Jesus was finding himself being abrupt with his friends again, literally waking them up.
When I think of my friends who are willing to be abrupt with me when I’m asleep and not aware of impending spiritual dangers I think of my wife, I think of my mom and even this Mrs. Rose Sanders from 100 Mile house.
But I also think of this one friend of mine who I had in the military.
Simon is an individual whom I have known since we were in diapers.
Our families had kind of drifted apart, but in the summer of 2012, I would be living my life the way I wanted to, spiritually asleep to the dangers that were approaching.
I was on my bunk in my barrack room lounging, when this tall asian fellow walked in who I barely recognized.
He looked at me with a big grin on his face and shouted “JESSE!” looking at him I realized I knew this guy as Simon Ennis.
Simon and I would hang out at the JR’s mess all that summer, and we would become good friends again since we were sharing a room in the barracks.
Simon being the Christian he was began to notice some destructive things in my life, and one day he called me out on it.
He said Jesse you know without Christ in your life you are “f’d”.
Now I don’t condone swearing, but in this particular case the way Simon used it, it shook me, it woke me momentarily from my spiritual slumber.

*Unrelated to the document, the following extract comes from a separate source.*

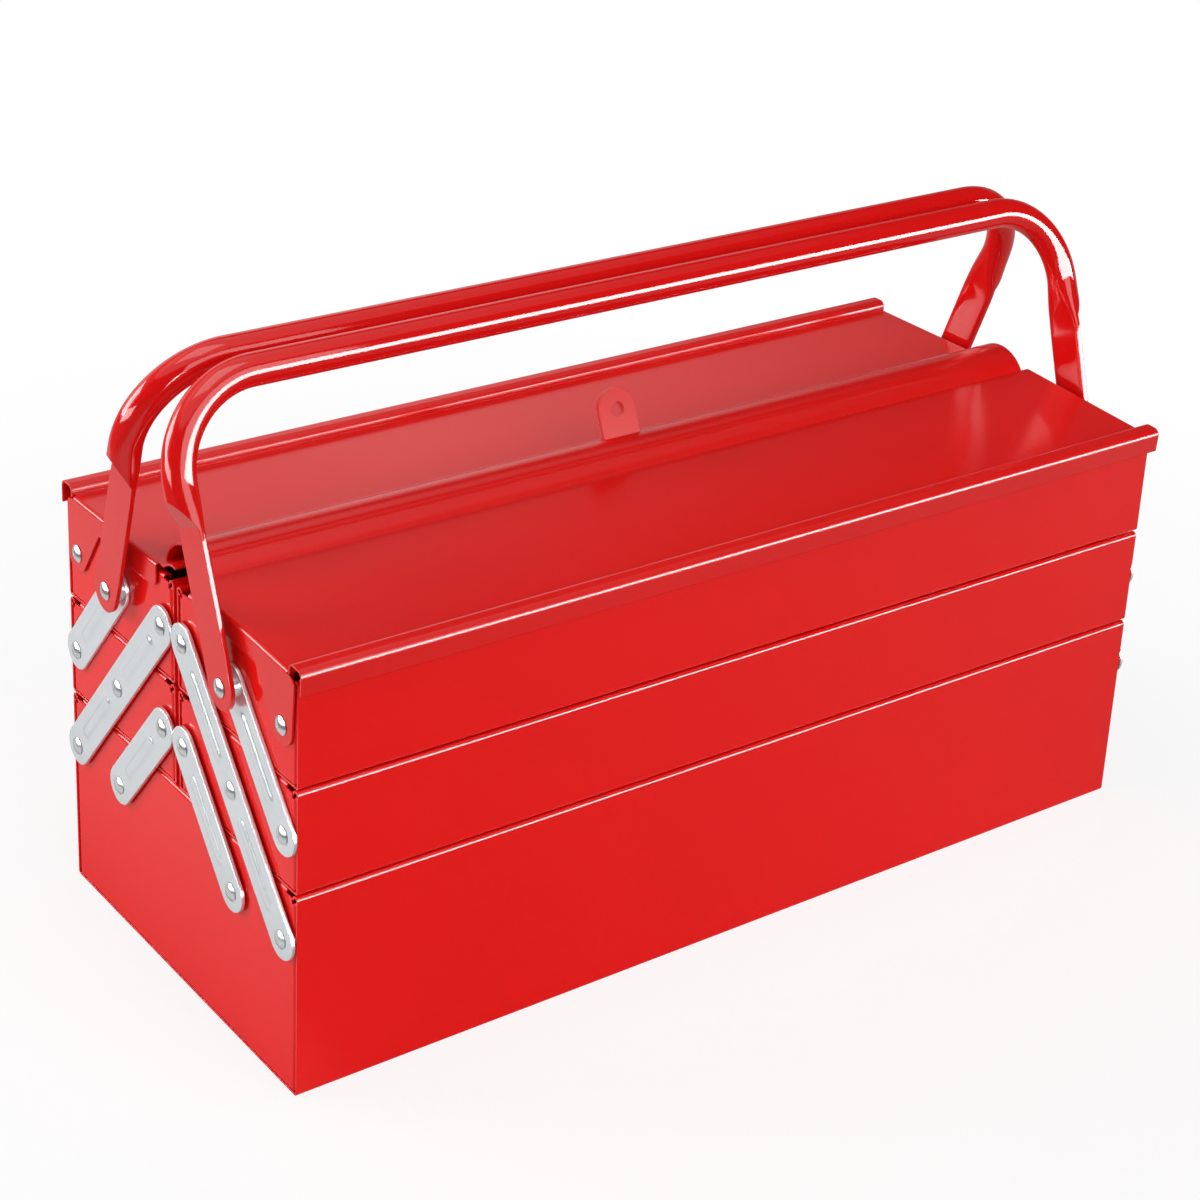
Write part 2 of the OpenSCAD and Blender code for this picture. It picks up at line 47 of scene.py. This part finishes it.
class Value:
    """A number that varies over a surface: arithmetic on it adds Math nodes."""

    def __init__(self, finish, socket):
        self.finish = finish
        self.socket = socket

    def math(self, operation, other):
        return self.finish.node("Math", {"operation": operation}, {0: self, 1: other})

    def __add__(self, other):
        return self.math("ADD", other)

    def __sub__(self, other):
        return self.math("SUBTRACT", other)

    def __mul__(self, other):
        return self.math("MULTIPLY", other)

    def __truediv__(self, other):
        return self.math("DIVIDE", other)

    def __rsub__(self, other):
        return self.finish.node("Math", {"operation": "SUBTRACT"}, {0: other, 1: self})

    __radd__ = __add__
    __rmul__ = __mul__

    def clamp(self):
        """The number kept between 0 and 1."""
        return self.math("MAXIMUM", 0.0).math("MINIMUM", 1.0)

    def ramp(self, start, end):
        """0 at start and before it, 1 at end and after it, straight between them."""
        return ((self - start) / (end - start)).clamp()


class Finish:
    """The nodes of a material or a world, with one method that adds any node."""

    def __init__(self, owner, output="OutputMaterial"):
        self.owner = owner
        owner.use_nodes = True
        self.tree = owner.node_tree
        self.tree.nodes.clear()
        self.out = self.tree.nodes.new("ShaderNode" + output)

    def node(self, kind, settings=None, sockets=None, output=0):
        made = self.tree.nodes.new("ShaderNode" + kind)
        for key, value in (settings or {}).items():
            setattr(made, key, value)
        for key, value in (sockets or {}).items():
            socket = made.inputs[key]
            if isinstance(value, Value):
                self.tree.links.new(value.socket, socket)
            else:
                socket.default_value = value
        return Value(self, made.outputs[output])

    def place(self):
        """Where a point lies on the object at rest, in metres."""
        return self.node("TexCoord", output="Object")

    def stretched(self, along, turn=0.0):
        """The place turned about X, then scaled, for marks that run one way."""
        turned = self.node("Mapping", {}, {"Vector": self.place(),
                                           "Rotation": (turn, 0, 0)})
        return self.node("Mapping", {}, {"Vector": turned, "Scale": along})

    def noise(self, scale, detail=2.0, vector=None):
        return self.node("TexNoise", {}, {"Vector": vector or self.place(),
                                          "Scale": scale, "Detail": detail})

    def blend(self, factor, a, b):
        """A mix of two colours, through the colour sockets of the Mix node."""
        return self.node("Mix", {"data_type": "RGBA"}, {0: factor, 6: a, 7: b}, output=2)

    def grey(self, value):
        return self.node("CombineColor", {}, {0: value, 1: value, 2: value})

    def ray(self, kind):
        return self.node("LightPath", output=f"Is {kind} Ray")

    def mirrored_ray(self):
        """1 for a ray that a surface has mirrored or let through."""
        return (self.ray("Glossy") + self.ray("Transmission")).clamp()

    def surface(self, shader):
        self.tree.links.new(shader.socket, self.out.inputs["Surface"])
        return self.owner


def mesh_object(name, verts, faces):
    mesh = bpy.data.meshes.new(name)
    mesh.from_pydata(verts, [], faces)
    mesh.update()
    made = bpy.data.objects.new(name, mesh)
    bpy.context.scene.collection.objects.link(made)
    return made


TABLE_HALF = 12.0
PAPER_DARK, PAPER_LIGHT = (0.82, 0.82, 0.82, 1), (0.86, 0.86, 0.86, 1)
WHITE = (1, 1, 1, 1)
# the lens sees the paper mostly as a white glow, and near the box partly as lit, so that
# the shadow shows
GLOW_NEAR, GLOW_FROM, GLOW_FULL = 0.82, 0.3, 0.7
# mirrored in the enamel, the table is bright in a band at the left, dim in the middle
# and a little brighter to the right
BAND_TONE, RIGHT_TONE, DIM_TONE = 0.5, 0.3, 0.12

corners = [(x * TABLE_HALF, y * TABLE_HALF, 0)
           for x, y in ((-1, -1), (1, -1), (1, 1), (-1, 1))]
table = mesh_object("table", corners, [(0, 1, 2, 3)])
paper = Finish(bpy.data.materials.new("table_paper"))
sheet = paper.blend(paper.noise(40.0, 3.0), PAPER_DARK, PAPER_LIGHT)
matt = paper.node("BsdfDiffuse", {}, {"Color": sheet})
glow = paper.node("Emission", {}, {"Color": WHITE, "Strength": 1.0})
away = paper.node("VectorMath", {"operation": "LENGTH"}, {0: paper.place()},
                  output="Value")
fade = away.ramp(GLOW_FROM, GLOW_FULL) * (1 - GLOW_NEAR) + GLOW_NEAR
along = paper.node("SeparateXYZ", {}, {0: paper.place()}, output="X")
band = along.ramp(-0.2, -0.3) * along.ramp(-0.6, -0.44)
tone = along.ramp(-0.1, 0.6) * RIGHT_TONE + band * BAND_TONE + DIM_TONE
mirrored = paper.node("Emission", {}, {"Color": paper.grey(tone), "Strength": 1.0})
lit = paper.node("MixShader", {}, {0: paper.mirrored_ray(), 1: matt, 2: mirrored})
table.data.materials.append(paper.surface(
    paper.node("MixShader", {}, {0: paper.ray("Camera") * fade, 1: lit, 2: glow})))

# A white backdrop stands behind the table, and a panel hangs over it. In the lids the
# backdrop mirrors brightest low and at the left, and its upper edge slopes down to the
# right. Places are parts of a unit direction: 1 is straight that way.
EDGE_AT_MIDDLE, EDGE_SLOPE, EDGE_SOFT = 0.79, 0.52, 0.007
BACKDROP_TONE, LOW_TONE, RIGHT_LOSS = 0.31, 0.54, 0.85
PANEL_TONE, WALL_TONE = 0.8, 0.03
FILL_LIGHT = 0.38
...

Simon told me without the grace of Jesus Christ and the Blood of Jesus washing my sin away I was on my way to hell.
Well over the next couple of weeks I fell back into my spiritual sleep.
But then there was this moment.
I remember it like it was yesterday, it was a hard, heart-stopping wake-up moment.
I was in this convoy, and we were headed along the open plains, guns at the ready, scanning for potential enemies as we rolled along.
As we began to approach a tree line, I remember feeling very uncomfortable about this, something was telling me DO NOT GO IN THERE!, I addressed my concerns to my crew commander and despite my protest, we began to roll through this very narrow road way which bottle necked us.
We could no longer roll along two by two protecting both our flanks, we had to maneuver into a single file.